После того как Эмиль Дюркгейм сделал далекоидущий вывод о том, что обряды порождают общественную структуру[78], целое направление науки о ритуале сосредоточило свои усилия на изучении его социальной функции. Так, было доказано, что посредством ритуалов осуществляется не только акт коммуникации между человеком и Богом, но что ритуал, подобно мифу, служит урегулированию социальных конфликтов[79], поскольку способствует включению индивида в коллектив[80]. По мысли Малиновского, ритуал способствует преодолению эмоциональных стрессов (Malinowski, 1954, 87)[81]; дальнейшее развитие эта мысль получает в теории систем, исходящей из того, что ритуалы создают «основу социальной уверенности»:
Благодаря ритуализациям внешние неопределенности интериоризируются и происходит их преобразование в жесткие схемы, которые могут быть лишь реализованы или не реализованы, но не допускают вариантов, исключая способности к заблуждению, лжи и девиантному поведению. Ритуализации не требуют от системы большой сложности
71
В различных вариантах эта дистанция может либо сокращаться, как в театре Станиславского, либо возрастать, как в условном театре Мейерхольда. Метод Станиславского соответствует ритуалу в том смысле, что повторение способствует достижению подлинности переживания и вчувствования в роль, выражая принцип «как будто бы». Станиславский писал о сверхиндивидуальном пути к обретению сверхсознания; обретение сверхсознания означало для Станиславского «овладение реальностью» (Ямпольский, 2000, 28), которое предполагает и власть над границей, возможность пересечения границы между искусством и жизнью, миром и индивидом; две различные духовные территории соединяются в одну, обнаруживающую, по Станиславскому, аутентичность.
73
Гринблатт усматривает начало искусства
74
К вопросу о классификации различных школ (философия религии, социология религии,
76
Согласно определению Гофмана, ритуал есть «механическое, конвенциональное действие, посредством которого индивид выражает свое почтение к объекту, обладающему высшей ценностью по отношению к самому этому объекту или объекту, его замещающему» (Goffmann, 1974, 97).
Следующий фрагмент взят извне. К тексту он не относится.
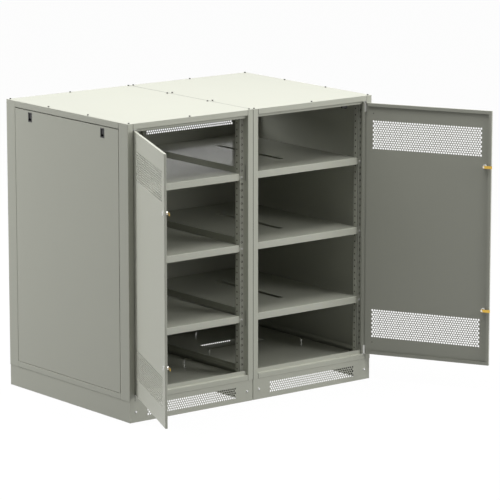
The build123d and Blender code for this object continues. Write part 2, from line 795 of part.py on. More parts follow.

Верлен исключает понятие «объект, обладающий высшей ценностью» и рассматривает ритуал как «экспрессивное институционализированное действие или последовательный ряд действий» (Werlen, 1984, 81), допуская тем самым насыщение ритуала более разнообразным смыслом.
77
Байбурин (1993, 16 – 25) рассматривает ритуал как «форму поведения», полагая, что ритуал и родственные ему формы поведения (обычаи, игры, этикет) характеризуются символичностью, но не связаны генетически и потому структурируют и контролируют «различные фрагменты жизни», переводя их в символические формы.
78
К этой краткой формуле Зигрист (Sigrist, 1992, 1054) свел определение, выдвинутое в 1912 году Дюркгеймом, – «Les formes élementaires de la vie réligieuse». У Дюркгейма читаем: «Если религиозный принцип ‹…› есть не что иное, как гипостазированное и трансфигурированное общество, то ритуальная жизнь должна поддаваться интерпретации в нерелигиозных социологических понятиях. ‹…› Для того чтобы иметь право рассматривать действенность ритуалов как нечто иное, чем результат хронического умопомешательства, с помощью которого человечество обманывает само себя, следует доказать, что культ действительно обладает силой воздействия, способной периодически возрождать нравственную сущность, от которой мы зависим так же, как она от нас. Эта сущность действительно имеет место – таково общество» (Durkheim, 1960, 495 и далее). Дюркгейм говорит здесь о «положительных обрядах» («cultet positif». Там же, 465 и далее), которые устанавливают отношение между священным и профанным.
79
О функции мифов способствовать разрешению и примирению жизненных и социальных противоречий см.: Lévi-Strauss, например его книги: «Структура мифа» или «Mythologica».
80
Эту мысль подтверждает и Виктор Тернер, высказывая мнение о том, что ритуал ведет свое происхождение от «социальной драмы» и является ее дальнейшим развитием: «Я убежден в том, что основные жанры культурного перформанса (от ритуала до театра и кино) и нарратива (от мифа до романа) не только берут свое начало в социальной драме, но и продолжают черпать в ней свое значение и силу» (Turner, 1986, 94). В таком случае ритуал теряет свою специфику, становясь культурным перформансом в ряду других, одной из форм репрезентации
81
Малиновский обратился к изучению ритуала в связи со своими занятиями магией; относительно религии и магии он отмечает: «Как магия, так и религия возникают и функционируют в ситуациях эмоционального стресса – кризиса жизни, отсутствия значительного дела, смерти, посвящения в тайну племени, несчастной любви, неудовлетворенного чувства ненависти. Как магия, так и религия предоставляют спасительный выход из таких безвыходных ситуаций, и никакой другой эмпирический опыт, кроме ритуала и веры в сверхъестественное, не может предоставить подобный выход» (Malinowski, 1954, 87).